Generic features of an orthographic system

The GreekOrthography abstract type is a subtype of OrthographicSystem. Concrete implementations of GreekOrthography are therefore also implementations of an OrthographicSystem. In the following code blocks, you can see that LiteraryGreekOrthography inherits from OrthographicSystem via GreekOrthography, and can be used like any other OrthographicSystem to assess the validity of characters and strings, and analyze strings of characters as sequences of classified tokens.

using PolytonicGreek
lg = literaryGreek()
typeof(lg)
LiteraryGreekOrthography
typeof(lg) |> supertype
GreekOrthography
typeof(lg) |> supertype |> supertype
Orthography.OrthographicSystem

Assessing characters and strings

using Orthography
omicron = "ο"
validcp(omicron, lg)
true
latinO = "o"
validcp(latinO, lg)
false
greek = "μῆνιν ἄειδε"
validstring(greek, lg)
true
notgreek = "μῆνιν?"
validstring(notgreek, lg)
false

Tokenizing strings

Subtypes of Orthography.OrthographicSystem include a tokenizer function that analyzes a string encoded in this orthographic system into an Array of OrthographicTokens, which are classified string values.

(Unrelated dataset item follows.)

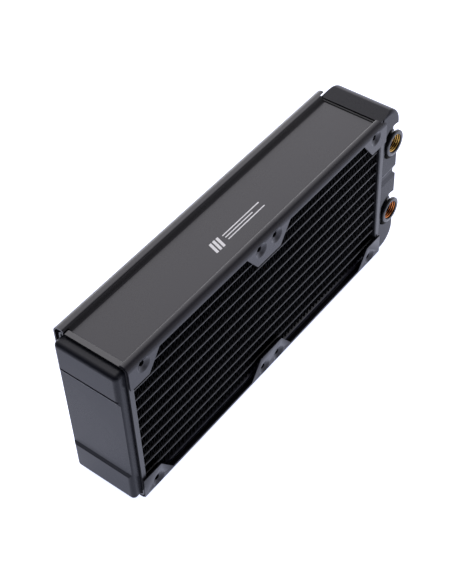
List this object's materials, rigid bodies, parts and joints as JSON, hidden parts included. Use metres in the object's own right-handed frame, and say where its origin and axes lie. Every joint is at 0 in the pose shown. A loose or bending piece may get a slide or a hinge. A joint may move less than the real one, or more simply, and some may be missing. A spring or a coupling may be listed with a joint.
{
  "type": "liquid cooling radiator",
  "caption": "Thick liquid cooling radiator: finned flat-tube core in folded side rails with dimpled fan tabs, a plain return tank and a stepped port tank with threaded collars.",
  "frame": {"origin": "centre of the footprint, at the underside of the lower lips", "axes": "+X along the length towards the port tank, +Y from the fan face with the ports to the opposite face, +Z across the width, up as it stands on its long narrow side"},
  "size_m": [0.279, 0.054, 0.12],
  "materials": {
    "frame_paint": "satin black powder coat",
    "tank_paint": "satin black powder coat",
    "header_paint": "satin black powder coat",
    "tube_paint": "thin black paint on brass tube",
    "fin_paint": "thin black paint on copper sheet",
    "port_brass": "turned brass with painted face"
  },
  "bodies": {
    "root": {"rail_top": "frame_paint", "rail_bottom": "frame_paint", "core_side_top": "frame_paint", "core_side_bottom": "frame_paint", "return_header": "header_paint", "port_header": "header_paint", "return_tank": "tank_paint", "port_tank": "tank_paint", "tank_baffle": "tank_paint", "port_collar_upper": "port_brass", "port_collar_lower": "port_brass", "tube_front_01": "tube_paint", "tube_front_02": "tube_paint", "tube_front_03": "tube_paint", "tube_front_04": "tube_paint", "tube_front_05": "tube_paint", "tube_front_06": "tube_paint", "tube_front_07": "tube_paint", "tube_front_08": "tube_paint", "tube_front_09": "tube_paint", "tube_front_10": "tube_paint", "tube_front_11": "tube_paint", "tube_back_01": "tube_paint", "tube_back_02": "tube_paint", "tube_back_03": "tube_paint", "tube_back_04": "tube_paint", "tube_back_05": "tube_paint", "tube_back_06": "tube_paint", "tube_back_07": "tube_paint", "tube_back_08": "tube_paint", "tube_back_09": "tube_paint", "tube_back_10": "tube_paint", "tube_back_11": "tube_paint", "fin_01": "fin_paint", "fin_02": "fin_paint", "fin_03": "fin_paint", "fin_04": "fin_paint", "fin_05": "fin_paint", "fin_06": "fin_paint", "fin_07": "fin_paint", "fin_08": "fin_paint", "fin_09": "fin_paint", "fin_10": "fin_paint", "fin_11": "fin_paint", "fin_12": "fin_paint"}
  },
  "joints": []
}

For example, the string μῆνιν ἄειδε, is analyzed as three tokens, two of type LexicalToken, and one of type PunctuationToken

tokenized = tokenize("μῆνιν ἄειδε,", lg)
length(tokenized)
3
tokenized[1].text
"μῆνιν"
tokenized[1].tokencategory
Orthography.LexicalToken()
tokenized[end].text
","
tokenized[end].tokencategory
Orthography.PunctuationToken()